Dès son début, on installa un échafaudage en charpente dans l'intérieur de la tour déjà construite, laquelle atteignait une hauteur assez grande pour fournir une protection efficace contre le choc direct des lames et des paquets de mer. Cet échafaudage qui dépassait l'altitude finale du phare était disposé de manière à subsister jusqu'à l'achèvement de la maçonnerie sans en paralyser l'exécution. Il se composait de quatre montants verticaux de 0,20 m d'équarrissage formant les arêtes d'un parallèlépipède à base carrée de 3 mètres de côté, inscrit dans le cylindre intérieur de la tour ; les montants étaient reliés par des moises horizontales, espacées verticalement de 2,25 m et portant des planchers entre lesquels on avait une série de neuf étages pour le dépôt des approvisionnements, la confection des mortiers et le logement des ouvriers. Une clôture en planches et en carton bitumé enveloppait l'échafaudage, et constituait à chaque étage une chambre convenablement abritée contre le vent et les embruns. Une échelle verticale mettait en communication toutes les chambres.

L'échafaudage atteignait une hauteur de 25 mètres, il était indispensable de le consolider pour lui donner toute la résistance nécessaire à la flexion et au renversement. Ce résultat a été obtenu, d'une part, en maintenant son extrémité supérieure au moyen d'étais fixés dans la roche, d'autre part, en reliant chaque cours de moises aux voisines par des contrefiches serrées à l'aide d'un coin, de manière à former une poutre américaine avec chacune des faces de l'échafaudage. Cette installation a permis de maintenir sur la roche, pendant toute la durée de la campagne, les ouvriers et les manoeuvres, au nombre de dix-huit en moyenne, qui étaient employés à l'exécution des maçonneries. Ces hommes couchaient dans des hamacs et étaient nourris par l'Etat.
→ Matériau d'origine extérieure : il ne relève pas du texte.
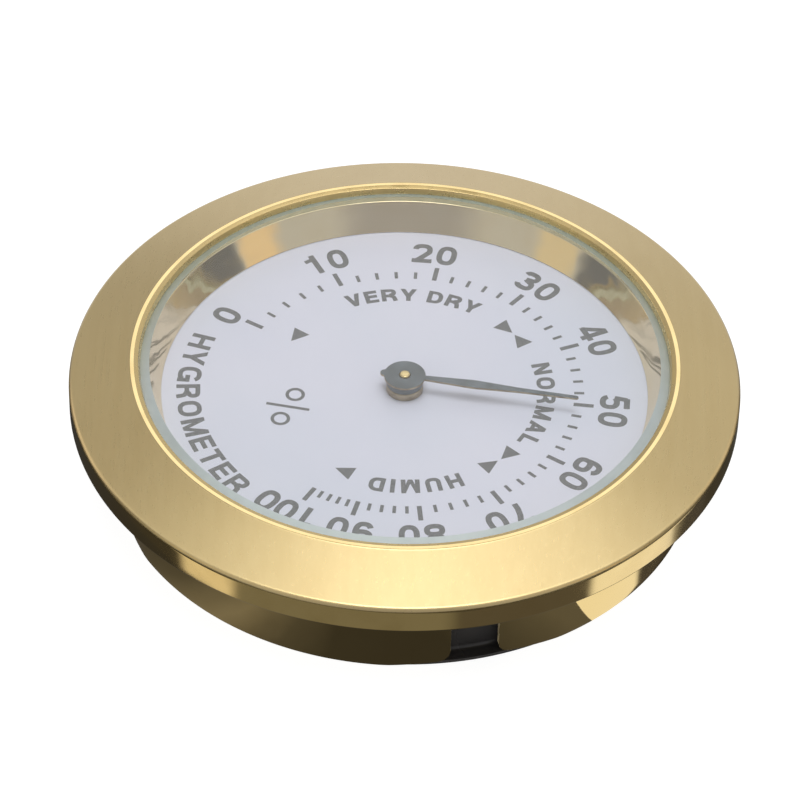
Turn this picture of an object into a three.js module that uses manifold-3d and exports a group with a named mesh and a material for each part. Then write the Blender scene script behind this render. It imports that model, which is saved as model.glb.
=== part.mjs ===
// Insert dial hygrometer, lying on its back.
// Millimetres, +Z out of the dial, +Y towards 12 o'clock, +X towards 3 o'clock.
// The origin is the centre of the flat back.
import * as THREE from 'three';
import { mergeVertices } from 'three/addons/utils/BufferGeometryUtils.js';
import Module from 'manifold-3d';

const wasm = await Module();
wasm.setup();

// ---- driving dimensions -------------------------------------------------
const FLANGE_R = 35;            // outside radius of the bezel
const LIP_R = 28.245;           // crest radius of the bead around the glass
const LIP_Z = 14.6;             // crest height above the back
const LIP_FOOT_R = 28.85;       // where the bead rises from the conical face
const CONE_SLOPE = 0.335;       // rise of the conical face per millimetre of radius
const RIM_Z = 12.3;             // where the conical face meets the rim
const SEAT_Z = 9.3;             // underside of the flange, the panel seat
const BORE_R = 28.05;           // bezel bore
const LENS_R = 27.95;
const LENS_LOW = 12.25;
const LENS_THICK = 2.0;
const LENS_BEVEL = 1.4;         // radial width of the lens bevel
const LENS_BEVEL_DROP = 0.7;
const DIAL_Z = 9.15;            // front face of the dial
const DIAL_THICK = 0.5;
const DIAL_R = 27.85;
const SIGHT_R = 25.4;           // visible dial radius
const SIGHT_TOP_R = 27.1;       // sight ring's radius under the glass
const SKIRT_R = 30.93;
const SKIRT_SHEET = 0.5;
const SKIRT_Z = 0.45;           // lower edge of the skirt
const SLOT_WIDTH = 5.1;
const SLOT_CORNER = 1.2;
const SLOT_COUNT = 4;
const BEND_HEIGHT = 1.2;        // over this height below the seat the skirt bends in
const TAB_BEND = 0.75;          // how far the skirt is set in beside a slot
const TAB_BEND_SPAN = 17;       // degrees from the slot's middle over which it fades
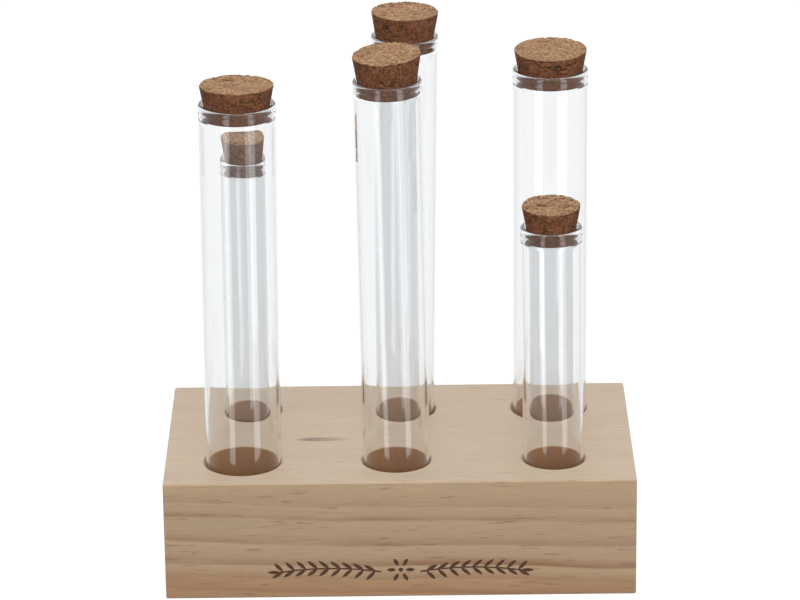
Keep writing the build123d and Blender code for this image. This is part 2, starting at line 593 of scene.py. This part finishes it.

On a pu ainsi maintenir sur la roche les approvisionnements nécessaires et exécuter, par suite, les travaux presque sans interruption, quel que fût l'état de la mer ou de la marée.

Les dispositions prises ont eu un autre avantage important : celui de rendre facile, à peu près en tout temps, l'embarquement ou le débarquement de matériaux et même, au besoin, celui des hommes. On a, en effet, mouillé des bouées à une distance suffisante de la roche pour n'avoir rien à craindre des lames et du ressac.

Les embarcations portant les approvisionnements venaient s'amarrer sur les bouées, où elles saisissaient le croc d'une itague dont le filin, après avoir passé sur une poulie portée par l'échafaudage, était actionné par un treuil fixé sur la roche. Grâce à la grande hauteur de cet échafaudage on pouvait hisser directement les matériaux et les débarquer à un étage quelconque à l'aide d'une amarre de retenue.

Celle-ci était manoeuvrée par un homme spécial, posté soit sur un roche voisine quand le temps le permettait, soit sur un petit canot bossé sur une bouée convenablement placée.

On s'est assuré, par expérience, que les hommes munis de ceintures de sauvetage pouvaient être transbordés comme les  matériaux, et qu'en cas de péril grave il était possible de porter secours au personnel logé dans l'échafaudage. Aussi son moral n'a-t-il jamais laissé rien à désirer, quoique l'on ait eu à essuyer plusieurs coups de vent très violents.

L'installation d'un chantier, en permettant d'opérer les débarquements sans accoster la roche, à l'abri du ressac et du déferlement des lames, a donné le moyen d'approvisionner les matériaux avec une continuité assez régulière pour éviter tout chômage. On a pu, dès lors, organiser très économiquement le service des transports.

Il a suffi de trois chaloupes non pontées de 8 mètres de longueur, montées chacune par trois hommes et munies d'une misaine et d'un taille-vent. Deux petits canaux servaient à transborder sur ces chaloupes les matériaux qui étaient déposés aux abords de l'une des plages de l'Ile d'Hoedic. Un autre petit canot insubmersible, amarré en permanence sur une bouée près de la roche, complétait le matériel flottant, dont la valeur totale ne dépassait pas 5000 francs.

Quant au personnel affecté aux transports et à l'extraction des  matériaux, il se composait de vingt-deux marins, ouvriers et manoeuvres. Il était nourri par l'Etat et logé à Houedic dans l'ancien port.

La campagne de 1878 a pu être prolongée jusqu'en décembre, malgré les mauvais temps de l'équinoxe, et dépasser de beaucoup la période de temps que l'on consacre d'ordinaire aux travaux de la mer. Pendant sa durée (sept mois) on a terminé à très peu près les maçonneries de la tour, sans aucun accident, pour les personnes ; l'édifice et ses abords ont été ensuite facilement achevés dans la campagne suivante. On est arrivé à réaliser des économies importantes, car les dépenses, n'ont atteint que la somme de 147 798 francs, c'est-à-dire moins de la moitié du chiffre exigé par les autres constructions faites dans des conditions analogues.

 

Article extrait du traité des ports de mer par P Berthot - Georges Fanchon éditeur

 

En savoir plus ....

Le phare des Grands-Cardinaux, d'une taille de 27 mètres, a été allumé le 1er janvier 1880. Fait rare, il est le seul à être conçu sous cette forme en France. Il a été électrifié et automatisé en 1973. Il a la réputation d'être un des plus difficile à gardienné, et reste un des phares ayant enregistré le plus grand nombre de démissions.